A developer here, Vincent Lo, explained that Communist Party officials in the national government and the provinces are judged by the rate of development — new factories, buildings and businesses creating jobs — in areas under their control. But no rewards are bestowed for improving product safety or workers' rights. And that is where the contradiction between China's ambitions and its reality breaks down. A major global economic player must react to the flow of capital as well as the flow of ideas, human rights and public opinion. On that level, China might as well be a walled-in, ancient society.

Still censored

As a journalist, the most troubling contradiction was the absence of a free press. Government censorship is evident in the watered-down coverage in Chinese newspapers and TV and radio news shows. The result is a rush to the Internet by the Chinese seeking "news" created anywhere but under government influence. Even there, the contradictions are in evidence. The Chinese can argue about anything online so long, as one blogger explained to me, as it does not involve the banned spiritual group Falun Gong or the three T's: Taiwan, Tiananmen Square and Tibet. Even so, the government must realize that trying to orchestrate, monitor, much less control the 1.3 billion voices will ultimately prove to be a futile exercise.

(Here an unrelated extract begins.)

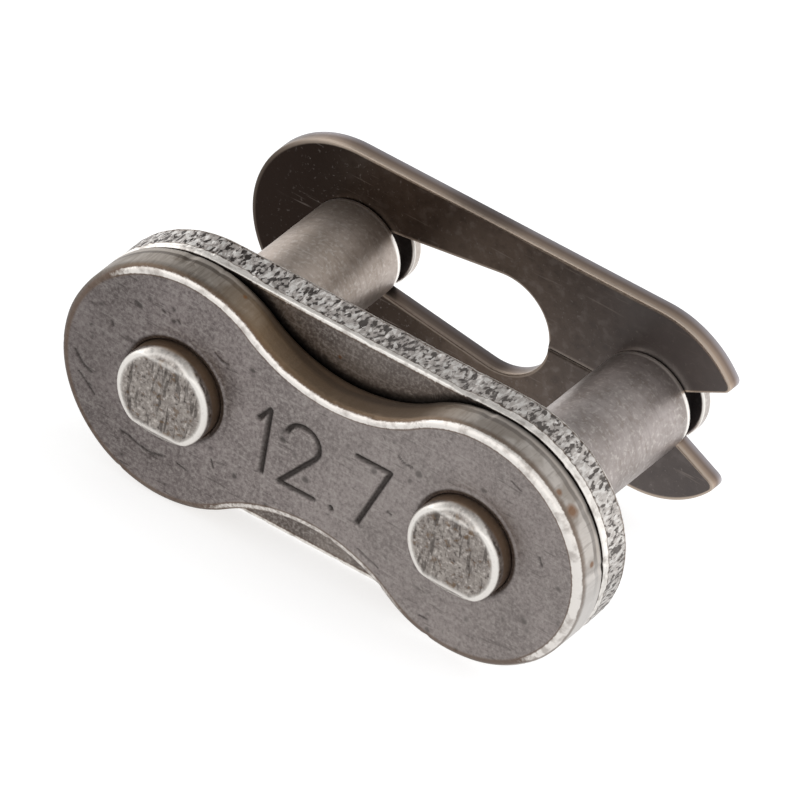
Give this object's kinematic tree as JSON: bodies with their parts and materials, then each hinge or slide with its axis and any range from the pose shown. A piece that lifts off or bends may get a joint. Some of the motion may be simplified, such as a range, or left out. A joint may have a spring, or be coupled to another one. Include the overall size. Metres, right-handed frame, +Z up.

To this curious visitor, it is clear that the Chinese people aspire to return their country to a place it occupied centuries ago — as a great civilization and world leader in economics, the arts and military might.

Many Chinese people told me that America's negative views of their authoritarian government, media control and lax product safety is proof that the USA is jealous of China. The Americans, they say, are simply trying to impose their values while undermining this emerging rival.

And perhaps that's what the modern Cold War will be about. Not capitalism vs. communism, but a conflict within China between rapid economic growth and a closed society constrained by an outdated Communist structure.

Juan Williams is a political analyst for NPR and Fox News.